[CHALLENGE]: Gather up all lines that carry the word "json".

[SOURCE DATA]:
┏━━

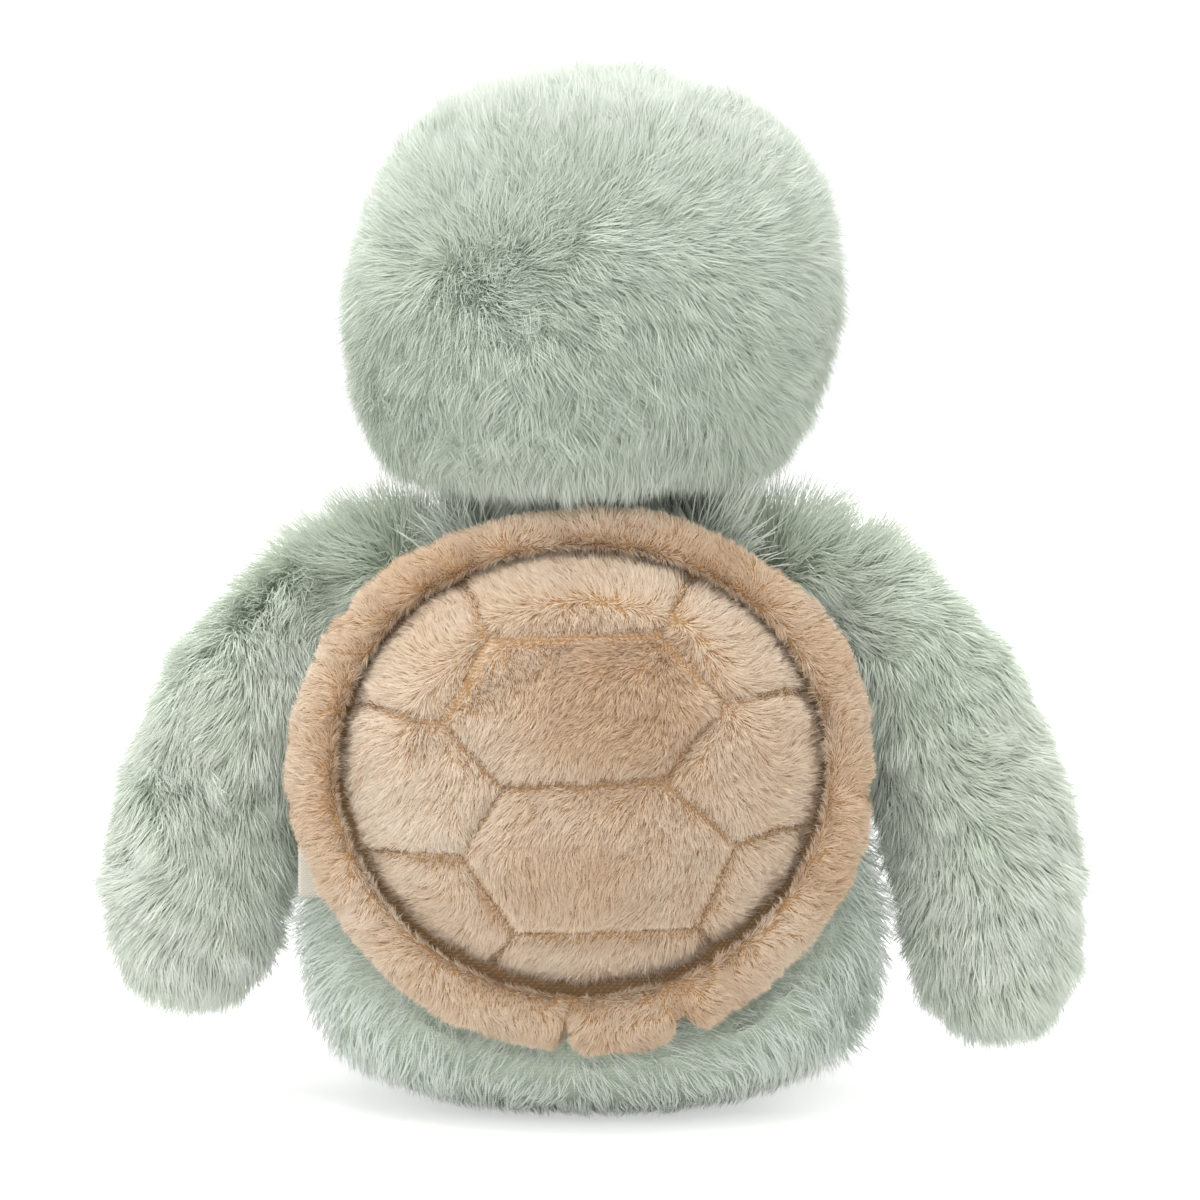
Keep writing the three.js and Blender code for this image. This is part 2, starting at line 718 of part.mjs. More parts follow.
function headStuffing() {
  const drawnIn = headPile + fillGap;
  const fill = solid(inset(headInsideForm, drawnIn)).add(solid(ball(neckBallRadius - drawnIn, neckMiddle)));
  const pockets = Object.values(sides).map((side) => solid(
    facingOut(pin(eyeWasherRadius + clearance, eyeFoot - clearance, overrun), side),
  ));
  return cutBy(fill.add(solid(inset(muzzleInsideForm, muzzlePile + fillGap))), pockets);
}

// A place on the muzzle's front, raised off its surface by a height
function onMuzzle(x, z, height) {
  const depth = muzzleHalfDepth * Math.sqrt(1 - (x / muzzleHalfWidth) ** 2 - (z / muzzleHalfHeight) ** 2);
  const facing = vector(x / muzzleHalfWidth ** 2, -depth / muzzleHalfDepth ** 2, z / muzzleHalfHeight ** 2);
  const point = vector(x, -headForward - muzzleForward - depth, muzzleRise + z);
  return point.addScaledVector(facing.normalize(), height);
}

function mouthStitch() {
  const route = mouthRouteShares.map((share) => onMuzzle(
    share * mouthHalfWidth, share * share * mouthRise - mouthDrop, clearance + threadRadius,
  ));
  const section = new THREE.Shape().absarc(0, 0, threadRadius, 0, 2 * Math.PI);
  const path = new THREE.CatmullRomCurve3(route);
  return solid(new THREE.ExtrudeGeometry(section, { steps: mouthSteps, extrudePath: path, curveSegments: threadSides }));
}

function nostril(side) {
  const middle = onMuzzle((side * nostrilSpacing) / 2, nostrilRise, clearance + nostrilRadius / 2);
  return solid(
    new THREE.SphereGeometry(nostrilRadius, ballSides, nostrilRings)
      .scale(1, 1 / 2, 1 / 2)
      .translate(middle.x, middle.y, middle.z),
  );
}

// Arms and legs

function armLimb(side) {
  const reachOut = armReachOut - side * armOutDifference;
  const reachDown = armReachDown - side * armDownDifference;
  const points = armSpineShares.map(([out, down]) => vector(
    side * (shoulderX + out * reachOut), shoulderY, shoulderZ - down * reachDown,
  ));
  return {
    curve: new THREE.CatmullRomCurve3(points),
    flatAxis: yAxis,
    radiusShares: armRadiusShares,
    halfWidth: armHalfWidth,
    halfThickness: armHalfThickness,
    pile: armPile,
    root: shoulderOf(side),
    rootRadius: shoulderBallRadius,
    inward: vector(-side, 0, 0),
    cutters: sweptCutters(torsoClearForm, shoulderOf(side), xAxis.clone().negate(), armSwingStops),
  };
}

function legLimb(side) {
  const drop = legHalfHeight - seatFlat - hipZ;
  const points = legSpineShares.map(([out, forward, down]) => vector(
    side * (hipX + out * legReachOut), hipY - forward * legReachForward, hipZ + down * drop,
  ));
  const torsoSpaces = sweptCutters(torsoClearForm, hipOf(side), xAxis.clone().negate(), legSwingStops);
  return {
    curve: new THREE.CatmullRomCurve3(points),
    flatAxis: zAxis,
    radiusShares: legRadiusShares,
    halfWidth: legHalfWidth,
    halfThickness: legHalfHeight,
    pile: legPile,
    root: hipOf(side),
    rootRadius: hipBallRadius,
    inward: yAxis,
    cutters: [...torsoSpaces, ground],
  };
}

function limbCover(limb) {
  const form = cutBy(solid(limbForm(limb, 0, limb.radiusShares, limbSides)), limb.cutters);
  const outer = form.add(solid(ball(limb.rootRadius, limb.root)));
  const inside = solid(limbForm(limb, limb.pile, coarse(limb.radiusShares), limbInsideSides))
    .add(solid(ball(limb.rootRadius - limb.pile, limb.root)));
  const hole = pin(limbHoleRadius, 0, 2 * limb.rootRadius)
    .applyQuaternion(new THREE.Quaternion().setFromUnitVectors(zAxis, limb.inward))
    .translate(limb.root.x, limb.root.y, limb.root.z);
  return cutBy(outer, [inside, solid(hole)]);
}

function limbStuffing(limb) {
  const drawnIn = limb.pile + fillGap;
  return solid(limbForm(limb, drawnIn, coarse(limb.radiusShares), limbInsideSides))
    .add(solid(ball(limb.rootRadius - drawnIn, limb.root)));
}

// The turtle

function pieceGroup(pieces) {
  const group = new THREE.Group();
  Object.entries(pieces).forEach(([name, [manifold, finish]]) => {
    const mesh = new THREE.Mesh(geometryOf(manifold), new THREE.MeshStandardMaterial(finish));
    mesh.name = name;
    group.add(mesh);
  });
  return group;
}

const torsoGroup = pieceGroup({
  body_back_cover: [bodyBackCover(), finishes.sageBody],
  belly_panel: [bellyPanel(), finishes.creamPile],
  body_stuffing: [bodyStuffing(), finishes.fibreFill],
  bean_pouch: [beanPouch(), finishes.backingCloth],
  pellet_fill: [pelletFill(), finishes.pellets],
  shell_dome_cover: [shellDomeCover(), finishes.beigePile],
  shell_stuffing: [shellStuffing(), finishes.fibreFill],
  shell_backing: [shellBacking(), finishes.backingCloth],
  shell_rim_cover: [shellRimCover(), finishes.beigePile],
  shell_rim_fill: [shellRimFill(), finishes.fibreFill],
  care_label: [careLabel(), finishes.ribbonCloth],
  neck_seam_ring: [solid(neckThread(0)), finishes.seamThread],
});

const headGroup = pieceGroup({
  head_cover: [headCover(), finishes.sagePile],
  muzzle_cover: [muzzleCover(), finishes.creamPile],
  head_stuffing: [headStuffing(), finishes.fibreFill],
  mouth_stitch: [mouthStitch(), finishes.faceThread],
});
headGroup.position.copy(neck);
headGroup.rotation.set(0, -radians(headTilt), radians(headTurnAtRest), 'ZYX');

const turtle = new THREE.Group();
turtle.add(torsoGroup, headGroup);
Object.entries(sides).forEach(([name, side]) => {
  const arm = armLimb(side);
  const leg = legLimb(side);
  headGroup.add(pieceGroup({
    [`${name}_eye`]: [eye(side), finishes.eyePlastic],
    [`${name}_eye_washer`]: [eyeWasher(side), finishes.washerPlastic],
    [`${name}_nostril_stitch`]: [nostril(side), finishes.faceThread],
  }));
  turtle.add(pieceGroup({
    [`${name}_arm_cover`]: [limbCover(arm), finishes.sagePile],
    [`${name}_arm_stuffing`]: [limbStuffing(arm), finishes.fibreFill],
    [`${name}_shoulder_ring`]: [solid(shoulderThread(side, 0)), finishes.seamThread],
    [`${name}_leg_cover`]: [limbCover(leg), finishes.sagePile],
    [`${name}_leg_stuffing`]: [limbStuffing(leg), finishes.fibreFill],
  }));
});

export default turtle;
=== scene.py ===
"""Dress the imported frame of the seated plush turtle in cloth, pile, thread and face.

Lengths are metres in the frame of the solids: +Z is up, the face looks along -Y, the shell
faces +Y and the toy's left is +X.
"""
import json
import logging
import math
from collections.abc import Callable, Iterator
from contextlib import contextmanager
from dataclasses import dataclass, field
from enum import Enum

import bpy
import numpy as np
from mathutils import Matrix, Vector
from mathutils.bvhtree import BVHTree
from mathutils.kdtree import KDTree

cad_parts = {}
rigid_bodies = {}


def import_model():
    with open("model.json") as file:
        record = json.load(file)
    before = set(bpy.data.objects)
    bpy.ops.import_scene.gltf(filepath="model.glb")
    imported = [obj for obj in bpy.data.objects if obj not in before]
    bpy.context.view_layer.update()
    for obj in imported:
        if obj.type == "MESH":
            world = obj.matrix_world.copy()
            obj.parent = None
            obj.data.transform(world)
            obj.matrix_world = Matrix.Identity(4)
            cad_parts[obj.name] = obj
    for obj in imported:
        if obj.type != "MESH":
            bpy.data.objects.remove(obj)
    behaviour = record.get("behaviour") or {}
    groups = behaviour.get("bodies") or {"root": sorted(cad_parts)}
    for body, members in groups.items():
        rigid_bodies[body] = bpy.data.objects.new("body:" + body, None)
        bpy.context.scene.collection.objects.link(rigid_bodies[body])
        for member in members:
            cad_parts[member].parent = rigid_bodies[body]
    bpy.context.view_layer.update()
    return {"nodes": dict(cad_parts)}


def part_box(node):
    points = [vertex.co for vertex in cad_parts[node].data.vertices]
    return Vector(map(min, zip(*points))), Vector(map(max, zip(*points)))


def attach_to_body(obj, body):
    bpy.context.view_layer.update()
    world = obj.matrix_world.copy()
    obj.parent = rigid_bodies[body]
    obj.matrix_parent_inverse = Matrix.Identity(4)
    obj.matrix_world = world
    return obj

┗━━

[TASK RESPONSE]:
import json
    with open("model.json") as file:
        record = json.load(file)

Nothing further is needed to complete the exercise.